== Entries shown

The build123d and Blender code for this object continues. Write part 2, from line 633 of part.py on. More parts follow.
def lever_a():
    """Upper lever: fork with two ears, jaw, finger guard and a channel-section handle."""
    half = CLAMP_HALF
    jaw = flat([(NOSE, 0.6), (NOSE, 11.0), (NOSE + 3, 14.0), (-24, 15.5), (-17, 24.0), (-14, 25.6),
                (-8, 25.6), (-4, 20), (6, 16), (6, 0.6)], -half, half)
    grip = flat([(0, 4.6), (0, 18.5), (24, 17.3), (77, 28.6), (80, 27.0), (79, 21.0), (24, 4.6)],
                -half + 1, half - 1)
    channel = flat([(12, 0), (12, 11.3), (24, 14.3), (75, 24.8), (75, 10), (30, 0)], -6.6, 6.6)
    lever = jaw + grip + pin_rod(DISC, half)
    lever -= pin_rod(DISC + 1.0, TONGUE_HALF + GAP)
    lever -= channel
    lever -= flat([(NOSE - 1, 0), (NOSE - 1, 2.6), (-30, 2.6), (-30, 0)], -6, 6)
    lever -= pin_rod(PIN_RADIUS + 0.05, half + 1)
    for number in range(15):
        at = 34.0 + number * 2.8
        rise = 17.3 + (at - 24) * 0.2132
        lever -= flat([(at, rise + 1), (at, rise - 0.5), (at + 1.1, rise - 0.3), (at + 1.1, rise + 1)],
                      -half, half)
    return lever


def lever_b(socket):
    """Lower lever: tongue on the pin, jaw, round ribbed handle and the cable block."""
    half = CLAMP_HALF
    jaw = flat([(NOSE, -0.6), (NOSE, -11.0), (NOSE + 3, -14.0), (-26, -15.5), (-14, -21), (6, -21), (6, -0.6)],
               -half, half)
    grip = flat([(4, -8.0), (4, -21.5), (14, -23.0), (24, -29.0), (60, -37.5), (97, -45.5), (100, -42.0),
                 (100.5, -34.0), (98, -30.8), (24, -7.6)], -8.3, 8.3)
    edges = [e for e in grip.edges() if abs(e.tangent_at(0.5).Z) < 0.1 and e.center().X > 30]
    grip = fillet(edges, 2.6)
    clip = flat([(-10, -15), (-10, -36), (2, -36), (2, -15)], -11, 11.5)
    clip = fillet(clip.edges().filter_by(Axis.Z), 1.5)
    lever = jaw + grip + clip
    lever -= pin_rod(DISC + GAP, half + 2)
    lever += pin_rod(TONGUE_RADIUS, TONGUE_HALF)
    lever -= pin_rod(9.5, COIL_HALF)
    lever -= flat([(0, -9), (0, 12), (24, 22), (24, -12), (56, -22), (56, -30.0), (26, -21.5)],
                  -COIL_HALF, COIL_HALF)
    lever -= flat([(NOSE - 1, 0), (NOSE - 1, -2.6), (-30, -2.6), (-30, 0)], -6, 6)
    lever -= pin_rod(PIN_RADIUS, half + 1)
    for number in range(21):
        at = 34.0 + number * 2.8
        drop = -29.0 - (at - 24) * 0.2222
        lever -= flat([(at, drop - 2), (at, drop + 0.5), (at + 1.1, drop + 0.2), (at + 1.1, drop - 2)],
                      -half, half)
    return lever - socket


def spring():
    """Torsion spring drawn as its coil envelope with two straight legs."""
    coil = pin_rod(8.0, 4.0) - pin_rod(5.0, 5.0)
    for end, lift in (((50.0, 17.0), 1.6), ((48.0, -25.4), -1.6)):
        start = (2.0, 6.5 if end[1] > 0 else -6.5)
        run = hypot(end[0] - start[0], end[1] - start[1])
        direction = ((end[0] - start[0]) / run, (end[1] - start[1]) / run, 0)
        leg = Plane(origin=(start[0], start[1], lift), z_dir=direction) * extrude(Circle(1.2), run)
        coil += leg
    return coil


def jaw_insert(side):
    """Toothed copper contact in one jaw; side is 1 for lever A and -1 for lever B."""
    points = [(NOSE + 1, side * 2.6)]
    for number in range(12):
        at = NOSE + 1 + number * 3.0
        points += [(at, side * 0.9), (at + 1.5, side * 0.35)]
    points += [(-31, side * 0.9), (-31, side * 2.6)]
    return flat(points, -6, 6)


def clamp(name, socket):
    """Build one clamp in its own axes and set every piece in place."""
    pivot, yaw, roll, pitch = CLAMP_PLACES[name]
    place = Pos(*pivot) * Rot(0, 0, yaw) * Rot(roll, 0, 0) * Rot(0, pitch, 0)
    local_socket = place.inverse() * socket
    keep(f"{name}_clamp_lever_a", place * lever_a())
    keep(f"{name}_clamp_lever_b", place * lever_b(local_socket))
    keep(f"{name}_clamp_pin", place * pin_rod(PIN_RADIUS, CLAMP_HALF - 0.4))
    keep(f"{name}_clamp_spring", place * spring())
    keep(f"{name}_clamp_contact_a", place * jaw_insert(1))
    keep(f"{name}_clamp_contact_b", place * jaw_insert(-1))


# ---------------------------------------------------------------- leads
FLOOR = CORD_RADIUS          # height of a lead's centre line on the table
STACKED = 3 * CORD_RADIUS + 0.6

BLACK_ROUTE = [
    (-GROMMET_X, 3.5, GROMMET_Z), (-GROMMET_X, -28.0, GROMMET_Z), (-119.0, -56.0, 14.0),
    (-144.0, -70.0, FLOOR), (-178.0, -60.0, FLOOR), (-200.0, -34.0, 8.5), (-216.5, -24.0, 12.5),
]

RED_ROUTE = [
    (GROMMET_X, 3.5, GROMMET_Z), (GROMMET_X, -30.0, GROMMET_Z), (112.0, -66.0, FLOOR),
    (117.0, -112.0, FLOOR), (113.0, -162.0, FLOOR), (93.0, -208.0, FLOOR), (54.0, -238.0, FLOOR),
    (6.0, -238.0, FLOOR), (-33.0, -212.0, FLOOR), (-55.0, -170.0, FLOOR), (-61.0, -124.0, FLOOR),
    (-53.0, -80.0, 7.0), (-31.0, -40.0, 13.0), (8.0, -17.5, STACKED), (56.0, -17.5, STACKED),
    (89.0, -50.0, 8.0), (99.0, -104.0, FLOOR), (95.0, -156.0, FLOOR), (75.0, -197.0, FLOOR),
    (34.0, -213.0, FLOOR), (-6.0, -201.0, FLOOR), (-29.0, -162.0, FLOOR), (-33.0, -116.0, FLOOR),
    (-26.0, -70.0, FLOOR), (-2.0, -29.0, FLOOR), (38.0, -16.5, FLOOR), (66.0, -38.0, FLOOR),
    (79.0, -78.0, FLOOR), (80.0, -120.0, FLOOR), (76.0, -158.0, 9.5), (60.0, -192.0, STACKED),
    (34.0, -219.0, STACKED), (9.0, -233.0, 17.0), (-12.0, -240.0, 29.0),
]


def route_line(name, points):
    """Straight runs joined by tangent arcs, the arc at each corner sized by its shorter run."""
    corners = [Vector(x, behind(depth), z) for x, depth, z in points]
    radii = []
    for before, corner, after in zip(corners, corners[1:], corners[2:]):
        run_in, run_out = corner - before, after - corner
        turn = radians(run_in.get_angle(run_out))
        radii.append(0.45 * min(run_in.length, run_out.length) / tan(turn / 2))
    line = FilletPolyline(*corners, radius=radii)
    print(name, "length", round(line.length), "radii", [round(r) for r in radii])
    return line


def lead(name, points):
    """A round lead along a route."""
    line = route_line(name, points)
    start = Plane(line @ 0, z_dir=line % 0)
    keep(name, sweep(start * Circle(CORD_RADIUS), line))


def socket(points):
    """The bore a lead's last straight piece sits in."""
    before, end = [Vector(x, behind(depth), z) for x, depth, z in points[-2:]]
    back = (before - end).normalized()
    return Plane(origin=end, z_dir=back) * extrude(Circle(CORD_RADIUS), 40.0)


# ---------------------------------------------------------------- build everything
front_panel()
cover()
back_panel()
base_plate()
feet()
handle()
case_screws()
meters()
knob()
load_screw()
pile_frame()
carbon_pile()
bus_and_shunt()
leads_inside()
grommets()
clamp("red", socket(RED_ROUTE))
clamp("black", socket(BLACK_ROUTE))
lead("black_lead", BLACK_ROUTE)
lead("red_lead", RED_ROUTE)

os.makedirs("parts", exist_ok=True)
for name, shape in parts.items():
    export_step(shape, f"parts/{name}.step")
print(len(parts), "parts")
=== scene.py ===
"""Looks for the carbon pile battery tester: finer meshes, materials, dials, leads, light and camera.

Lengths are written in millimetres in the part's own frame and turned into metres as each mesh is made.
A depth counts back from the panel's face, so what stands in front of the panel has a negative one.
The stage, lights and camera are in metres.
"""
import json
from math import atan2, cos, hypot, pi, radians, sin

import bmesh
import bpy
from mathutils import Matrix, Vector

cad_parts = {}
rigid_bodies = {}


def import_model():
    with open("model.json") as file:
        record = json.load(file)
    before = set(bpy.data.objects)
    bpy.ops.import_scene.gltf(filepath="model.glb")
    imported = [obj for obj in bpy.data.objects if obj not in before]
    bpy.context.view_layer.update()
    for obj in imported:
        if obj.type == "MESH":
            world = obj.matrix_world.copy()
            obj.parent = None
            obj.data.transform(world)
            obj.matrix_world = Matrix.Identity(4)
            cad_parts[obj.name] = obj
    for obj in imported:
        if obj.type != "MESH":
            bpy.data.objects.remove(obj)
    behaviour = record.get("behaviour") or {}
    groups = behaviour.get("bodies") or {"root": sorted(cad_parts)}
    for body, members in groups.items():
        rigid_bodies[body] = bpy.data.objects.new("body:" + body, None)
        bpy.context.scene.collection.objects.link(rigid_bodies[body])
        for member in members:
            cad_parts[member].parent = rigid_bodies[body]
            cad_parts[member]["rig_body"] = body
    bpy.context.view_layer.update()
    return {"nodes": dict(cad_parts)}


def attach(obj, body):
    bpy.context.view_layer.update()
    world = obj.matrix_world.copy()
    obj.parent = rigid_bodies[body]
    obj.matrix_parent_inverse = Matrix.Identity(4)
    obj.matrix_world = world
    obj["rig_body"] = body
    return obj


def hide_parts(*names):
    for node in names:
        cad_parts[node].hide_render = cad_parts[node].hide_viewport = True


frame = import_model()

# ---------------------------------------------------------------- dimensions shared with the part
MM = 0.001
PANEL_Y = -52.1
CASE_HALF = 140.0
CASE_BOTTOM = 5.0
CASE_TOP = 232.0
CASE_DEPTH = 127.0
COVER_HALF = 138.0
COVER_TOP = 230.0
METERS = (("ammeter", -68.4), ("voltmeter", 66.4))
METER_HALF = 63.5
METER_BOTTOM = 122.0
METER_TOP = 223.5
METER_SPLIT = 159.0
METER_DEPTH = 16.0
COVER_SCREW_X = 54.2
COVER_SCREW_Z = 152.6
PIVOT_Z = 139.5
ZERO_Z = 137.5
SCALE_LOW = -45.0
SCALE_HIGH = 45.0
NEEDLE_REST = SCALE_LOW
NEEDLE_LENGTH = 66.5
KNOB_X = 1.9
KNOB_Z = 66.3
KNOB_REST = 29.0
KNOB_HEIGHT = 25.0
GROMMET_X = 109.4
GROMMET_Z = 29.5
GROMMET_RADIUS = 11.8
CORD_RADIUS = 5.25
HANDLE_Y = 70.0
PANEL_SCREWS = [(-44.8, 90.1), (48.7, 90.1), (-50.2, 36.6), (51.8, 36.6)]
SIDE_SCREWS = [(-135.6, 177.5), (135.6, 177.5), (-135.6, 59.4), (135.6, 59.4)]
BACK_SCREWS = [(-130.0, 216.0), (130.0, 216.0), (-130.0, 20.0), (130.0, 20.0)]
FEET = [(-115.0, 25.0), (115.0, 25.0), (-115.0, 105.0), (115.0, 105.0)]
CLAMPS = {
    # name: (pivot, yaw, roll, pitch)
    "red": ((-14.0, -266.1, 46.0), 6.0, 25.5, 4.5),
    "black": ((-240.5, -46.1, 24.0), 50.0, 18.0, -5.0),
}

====
== Entries shown

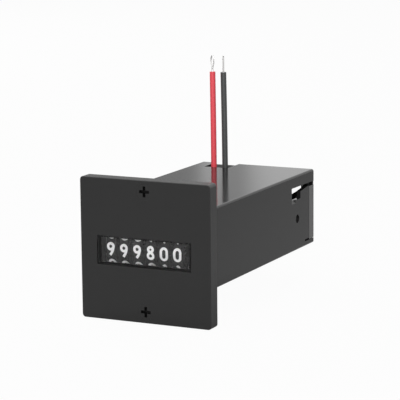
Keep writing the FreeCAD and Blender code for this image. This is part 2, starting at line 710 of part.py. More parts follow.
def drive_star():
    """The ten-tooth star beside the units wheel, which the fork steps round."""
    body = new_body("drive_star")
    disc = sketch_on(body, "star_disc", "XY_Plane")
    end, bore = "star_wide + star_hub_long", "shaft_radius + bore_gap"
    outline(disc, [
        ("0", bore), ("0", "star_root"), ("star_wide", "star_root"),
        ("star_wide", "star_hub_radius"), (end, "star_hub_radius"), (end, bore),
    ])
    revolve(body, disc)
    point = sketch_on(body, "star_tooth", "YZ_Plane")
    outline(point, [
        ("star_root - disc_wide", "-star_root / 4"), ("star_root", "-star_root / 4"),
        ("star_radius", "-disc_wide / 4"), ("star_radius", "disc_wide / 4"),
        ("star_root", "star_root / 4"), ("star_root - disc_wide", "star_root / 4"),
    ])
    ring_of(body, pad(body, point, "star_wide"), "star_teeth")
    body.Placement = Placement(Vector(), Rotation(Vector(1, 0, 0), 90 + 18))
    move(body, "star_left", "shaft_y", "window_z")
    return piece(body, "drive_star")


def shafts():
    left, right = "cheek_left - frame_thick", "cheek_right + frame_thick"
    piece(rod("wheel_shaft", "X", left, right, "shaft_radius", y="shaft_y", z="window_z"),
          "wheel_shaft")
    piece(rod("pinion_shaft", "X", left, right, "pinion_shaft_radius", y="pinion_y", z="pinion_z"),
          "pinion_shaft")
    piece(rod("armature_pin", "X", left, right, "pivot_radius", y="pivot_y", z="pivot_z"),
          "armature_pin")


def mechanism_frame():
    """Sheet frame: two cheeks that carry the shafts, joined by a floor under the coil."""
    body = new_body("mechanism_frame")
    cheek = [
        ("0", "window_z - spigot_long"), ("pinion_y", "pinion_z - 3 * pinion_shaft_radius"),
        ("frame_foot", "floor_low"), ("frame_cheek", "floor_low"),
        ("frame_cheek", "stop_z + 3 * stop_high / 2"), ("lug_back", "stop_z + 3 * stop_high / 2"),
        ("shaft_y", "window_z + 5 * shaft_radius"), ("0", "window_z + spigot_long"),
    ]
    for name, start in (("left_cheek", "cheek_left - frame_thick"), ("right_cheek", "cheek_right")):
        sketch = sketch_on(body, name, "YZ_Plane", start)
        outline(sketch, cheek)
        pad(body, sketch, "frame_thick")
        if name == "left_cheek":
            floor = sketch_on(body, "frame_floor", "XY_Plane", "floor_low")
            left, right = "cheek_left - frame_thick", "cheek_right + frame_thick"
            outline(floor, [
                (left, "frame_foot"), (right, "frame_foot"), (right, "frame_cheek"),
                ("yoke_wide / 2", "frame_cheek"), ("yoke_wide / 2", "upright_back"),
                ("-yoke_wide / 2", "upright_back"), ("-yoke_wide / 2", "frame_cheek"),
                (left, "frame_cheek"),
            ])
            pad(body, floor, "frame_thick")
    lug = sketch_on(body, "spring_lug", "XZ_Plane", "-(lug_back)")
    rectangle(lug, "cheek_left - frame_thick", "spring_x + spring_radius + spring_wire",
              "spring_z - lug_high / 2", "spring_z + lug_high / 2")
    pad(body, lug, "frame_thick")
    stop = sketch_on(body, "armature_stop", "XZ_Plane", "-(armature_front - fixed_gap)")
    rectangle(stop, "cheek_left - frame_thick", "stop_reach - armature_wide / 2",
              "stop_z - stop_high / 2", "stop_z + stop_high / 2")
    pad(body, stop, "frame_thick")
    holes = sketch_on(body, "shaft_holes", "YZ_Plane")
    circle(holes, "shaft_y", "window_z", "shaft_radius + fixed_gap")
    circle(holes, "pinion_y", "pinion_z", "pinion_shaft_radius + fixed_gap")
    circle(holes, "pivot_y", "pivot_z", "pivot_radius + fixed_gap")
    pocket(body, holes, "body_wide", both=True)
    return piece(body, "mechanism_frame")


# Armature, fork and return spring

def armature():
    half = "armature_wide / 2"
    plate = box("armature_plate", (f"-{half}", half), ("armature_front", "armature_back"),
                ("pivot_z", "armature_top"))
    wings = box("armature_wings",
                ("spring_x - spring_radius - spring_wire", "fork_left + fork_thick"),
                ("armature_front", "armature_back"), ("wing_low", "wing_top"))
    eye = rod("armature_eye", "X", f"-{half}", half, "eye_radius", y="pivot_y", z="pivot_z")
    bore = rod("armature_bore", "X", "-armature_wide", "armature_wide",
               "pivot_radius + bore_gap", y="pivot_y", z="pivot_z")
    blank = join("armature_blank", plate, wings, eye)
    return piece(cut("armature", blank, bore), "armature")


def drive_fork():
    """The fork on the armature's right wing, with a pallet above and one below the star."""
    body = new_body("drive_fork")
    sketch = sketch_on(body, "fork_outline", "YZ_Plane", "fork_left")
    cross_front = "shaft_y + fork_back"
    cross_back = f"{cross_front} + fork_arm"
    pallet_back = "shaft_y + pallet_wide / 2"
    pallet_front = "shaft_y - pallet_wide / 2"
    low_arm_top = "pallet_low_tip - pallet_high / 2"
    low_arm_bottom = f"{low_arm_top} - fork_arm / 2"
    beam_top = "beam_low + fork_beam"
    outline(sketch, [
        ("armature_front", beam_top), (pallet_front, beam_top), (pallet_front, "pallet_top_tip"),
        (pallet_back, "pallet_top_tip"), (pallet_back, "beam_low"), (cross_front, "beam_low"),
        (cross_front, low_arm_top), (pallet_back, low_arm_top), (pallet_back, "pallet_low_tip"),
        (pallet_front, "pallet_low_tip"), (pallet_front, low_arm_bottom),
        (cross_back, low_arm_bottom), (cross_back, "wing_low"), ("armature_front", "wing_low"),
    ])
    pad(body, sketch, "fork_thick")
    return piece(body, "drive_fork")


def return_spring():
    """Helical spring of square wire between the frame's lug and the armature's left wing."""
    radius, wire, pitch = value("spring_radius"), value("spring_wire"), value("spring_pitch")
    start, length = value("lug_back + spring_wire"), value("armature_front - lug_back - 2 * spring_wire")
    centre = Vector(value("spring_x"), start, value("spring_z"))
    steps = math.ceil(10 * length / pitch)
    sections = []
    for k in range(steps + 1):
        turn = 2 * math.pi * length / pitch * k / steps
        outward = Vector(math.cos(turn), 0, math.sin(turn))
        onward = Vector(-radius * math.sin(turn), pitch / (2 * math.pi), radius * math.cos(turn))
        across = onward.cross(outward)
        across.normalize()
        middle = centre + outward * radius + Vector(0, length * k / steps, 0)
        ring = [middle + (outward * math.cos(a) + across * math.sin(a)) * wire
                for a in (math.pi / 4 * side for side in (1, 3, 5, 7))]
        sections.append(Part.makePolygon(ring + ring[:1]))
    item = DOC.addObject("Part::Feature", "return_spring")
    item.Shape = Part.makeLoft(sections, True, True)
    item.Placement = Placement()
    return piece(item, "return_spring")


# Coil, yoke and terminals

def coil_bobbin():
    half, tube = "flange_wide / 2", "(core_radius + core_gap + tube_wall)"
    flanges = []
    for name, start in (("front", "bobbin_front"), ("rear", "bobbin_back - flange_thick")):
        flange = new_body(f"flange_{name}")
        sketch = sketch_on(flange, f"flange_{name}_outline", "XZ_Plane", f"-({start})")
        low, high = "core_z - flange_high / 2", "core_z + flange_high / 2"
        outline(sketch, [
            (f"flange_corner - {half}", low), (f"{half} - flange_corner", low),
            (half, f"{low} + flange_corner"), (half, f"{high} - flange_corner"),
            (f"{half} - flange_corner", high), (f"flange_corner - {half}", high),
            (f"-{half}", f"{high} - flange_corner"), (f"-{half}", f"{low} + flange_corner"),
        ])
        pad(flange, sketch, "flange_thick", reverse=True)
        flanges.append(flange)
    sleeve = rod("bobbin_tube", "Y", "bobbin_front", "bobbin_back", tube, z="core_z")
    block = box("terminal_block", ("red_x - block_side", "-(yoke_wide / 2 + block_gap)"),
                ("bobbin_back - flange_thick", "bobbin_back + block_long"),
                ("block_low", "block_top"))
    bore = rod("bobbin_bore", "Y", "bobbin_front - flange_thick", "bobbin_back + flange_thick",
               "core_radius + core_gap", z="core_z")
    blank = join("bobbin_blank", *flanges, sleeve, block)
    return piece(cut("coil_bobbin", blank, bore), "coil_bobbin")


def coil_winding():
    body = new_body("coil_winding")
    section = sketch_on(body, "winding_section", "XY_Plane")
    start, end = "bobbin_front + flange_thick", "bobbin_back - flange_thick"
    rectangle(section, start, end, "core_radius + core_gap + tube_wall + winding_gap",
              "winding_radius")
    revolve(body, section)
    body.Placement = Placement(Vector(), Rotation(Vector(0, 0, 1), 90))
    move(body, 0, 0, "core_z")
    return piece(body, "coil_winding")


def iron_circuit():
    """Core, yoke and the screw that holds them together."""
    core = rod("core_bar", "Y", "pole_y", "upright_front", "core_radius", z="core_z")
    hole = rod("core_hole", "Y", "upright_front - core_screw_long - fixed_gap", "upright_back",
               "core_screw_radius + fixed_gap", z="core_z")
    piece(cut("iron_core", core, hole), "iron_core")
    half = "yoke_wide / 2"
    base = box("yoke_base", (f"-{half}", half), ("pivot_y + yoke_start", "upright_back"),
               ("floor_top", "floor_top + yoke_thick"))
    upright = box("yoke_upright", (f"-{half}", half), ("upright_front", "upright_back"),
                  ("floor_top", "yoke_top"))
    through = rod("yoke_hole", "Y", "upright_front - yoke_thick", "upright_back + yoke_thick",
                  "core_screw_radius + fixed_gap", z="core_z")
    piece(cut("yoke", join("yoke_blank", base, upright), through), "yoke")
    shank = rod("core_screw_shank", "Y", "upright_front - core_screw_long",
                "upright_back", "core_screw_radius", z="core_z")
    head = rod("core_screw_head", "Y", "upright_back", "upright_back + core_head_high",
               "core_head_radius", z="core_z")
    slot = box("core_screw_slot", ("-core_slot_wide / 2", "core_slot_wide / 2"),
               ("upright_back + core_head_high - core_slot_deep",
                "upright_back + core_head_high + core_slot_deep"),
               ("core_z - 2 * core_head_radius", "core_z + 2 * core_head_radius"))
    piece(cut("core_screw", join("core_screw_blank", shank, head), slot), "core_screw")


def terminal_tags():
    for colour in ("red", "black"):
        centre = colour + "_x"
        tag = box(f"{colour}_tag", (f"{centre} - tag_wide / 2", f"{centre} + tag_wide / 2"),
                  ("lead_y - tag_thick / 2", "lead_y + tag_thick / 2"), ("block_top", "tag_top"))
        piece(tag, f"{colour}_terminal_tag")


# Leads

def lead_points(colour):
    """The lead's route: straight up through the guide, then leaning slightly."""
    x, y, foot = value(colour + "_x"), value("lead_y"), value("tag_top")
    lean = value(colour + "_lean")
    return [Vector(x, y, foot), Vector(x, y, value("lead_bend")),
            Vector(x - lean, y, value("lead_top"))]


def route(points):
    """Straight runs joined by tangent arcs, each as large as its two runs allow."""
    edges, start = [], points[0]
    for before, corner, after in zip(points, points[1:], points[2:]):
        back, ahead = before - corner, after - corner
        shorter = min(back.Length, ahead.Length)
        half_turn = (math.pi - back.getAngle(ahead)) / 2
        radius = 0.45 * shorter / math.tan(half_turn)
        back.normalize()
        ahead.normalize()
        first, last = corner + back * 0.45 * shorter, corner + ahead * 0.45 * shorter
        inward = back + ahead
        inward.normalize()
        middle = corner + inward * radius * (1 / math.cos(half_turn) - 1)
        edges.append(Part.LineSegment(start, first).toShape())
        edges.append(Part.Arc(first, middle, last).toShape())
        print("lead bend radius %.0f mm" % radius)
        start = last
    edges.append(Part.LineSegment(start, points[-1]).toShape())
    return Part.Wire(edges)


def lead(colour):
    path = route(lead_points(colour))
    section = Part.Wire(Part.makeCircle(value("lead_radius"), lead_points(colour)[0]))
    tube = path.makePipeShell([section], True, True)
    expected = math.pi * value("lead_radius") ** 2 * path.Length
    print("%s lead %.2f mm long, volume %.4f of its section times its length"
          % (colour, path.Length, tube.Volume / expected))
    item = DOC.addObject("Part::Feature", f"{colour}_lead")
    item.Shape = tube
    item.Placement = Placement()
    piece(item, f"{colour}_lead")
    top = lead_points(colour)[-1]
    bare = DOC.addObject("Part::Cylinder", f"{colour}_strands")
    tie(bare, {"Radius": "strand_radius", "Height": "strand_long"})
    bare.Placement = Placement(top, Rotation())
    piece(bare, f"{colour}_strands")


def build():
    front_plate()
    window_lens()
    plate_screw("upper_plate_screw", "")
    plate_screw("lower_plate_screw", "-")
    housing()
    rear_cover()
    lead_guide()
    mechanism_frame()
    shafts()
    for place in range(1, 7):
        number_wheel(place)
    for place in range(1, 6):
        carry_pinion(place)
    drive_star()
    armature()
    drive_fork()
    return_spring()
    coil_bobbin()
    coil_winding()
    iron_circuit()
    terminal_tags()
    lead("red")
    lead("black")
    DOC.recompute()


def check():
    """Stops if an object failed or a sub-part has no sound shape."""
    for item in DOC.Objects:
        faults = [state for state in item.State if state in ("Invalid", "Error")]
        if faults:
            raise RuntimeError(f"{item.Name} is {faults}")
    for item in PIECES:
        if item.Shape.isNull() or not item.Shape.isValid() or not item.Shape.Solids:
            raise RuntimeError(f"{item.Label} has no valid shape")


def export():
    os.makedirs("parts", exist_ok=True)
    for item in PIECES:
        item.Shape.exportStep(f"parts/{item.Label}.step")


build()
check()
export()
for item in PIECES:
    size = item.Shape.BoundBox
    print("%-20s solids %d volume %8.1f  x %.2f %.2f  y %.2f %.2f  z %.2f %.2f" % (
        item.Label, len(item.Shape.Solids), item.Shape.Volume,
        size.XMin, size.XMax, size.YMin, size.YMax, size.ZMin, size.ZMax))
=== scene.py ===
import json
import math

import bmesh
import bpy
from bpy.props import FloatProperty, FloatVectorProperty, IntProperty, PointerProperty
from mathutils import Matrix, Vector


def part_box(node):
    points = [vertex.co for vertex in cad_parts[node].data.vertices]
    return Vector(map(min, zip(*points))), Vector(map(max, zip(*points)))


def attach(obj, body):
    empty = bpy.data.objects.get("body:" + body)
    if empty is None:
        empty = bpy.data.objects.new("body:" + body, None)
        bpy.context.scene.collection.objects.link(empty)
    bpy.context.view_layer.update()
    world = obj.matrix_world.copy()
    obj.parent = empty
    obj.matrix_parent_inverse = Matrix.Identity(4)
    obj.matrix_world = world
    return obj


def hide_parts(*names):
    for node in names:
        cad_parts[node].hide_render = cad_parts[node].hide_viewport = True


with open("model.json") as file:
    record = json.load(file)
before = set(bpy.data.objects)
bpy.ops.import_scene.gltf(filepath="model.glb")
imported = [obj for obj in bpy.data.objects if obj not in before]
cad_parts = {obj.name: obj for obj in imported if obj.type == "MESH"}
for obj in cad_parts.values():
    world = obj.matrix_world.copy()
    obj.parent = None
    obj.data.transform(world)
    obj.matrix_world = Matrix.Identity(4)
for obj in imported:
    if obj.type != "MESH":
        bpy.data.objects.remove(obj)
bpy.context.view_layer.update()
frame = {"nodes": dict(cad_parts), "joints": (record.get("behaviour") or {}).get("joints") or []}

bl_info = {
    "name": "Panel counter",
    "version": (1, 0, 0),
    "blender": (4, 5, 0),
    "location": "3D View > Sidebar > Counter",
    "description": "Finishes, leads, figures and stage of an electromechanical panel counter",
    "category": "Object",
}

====

**Task statement**
Exactly the lines above from the one with "solids %d volume" to the one with "if empty is", both included, are to be quoted; leave the rest out.

**Solution for this task**
    print("%-20s solids %d volume %8.1f  x %.2f %.2f  y %.2f %.2f  z %.2f %.2f" % (
        item.Label, len(item.Shape.Solids), item.Shape.Volume,
        size.XMin, size.XMax, size.YMin, size.YMax, size.ZMin, size.ZMax))
=== scene.py ===
import json
import math

import bmesh
import bpy
from bpy.props import FloatProperty, FloatVectorProperty, IntProperty, PointerProperty
from mathutils import Matrix, Vector


def part_box(node):
    points = [vertex.co for vertex in cad_parts[node].data.vertices]
    return Vector(map(min, zip(*points))), Vector(map(max, zip(*points)))


def attach(obj, body):
    empty = bpy.data.objects.get("body:" + body)
    if empty is None:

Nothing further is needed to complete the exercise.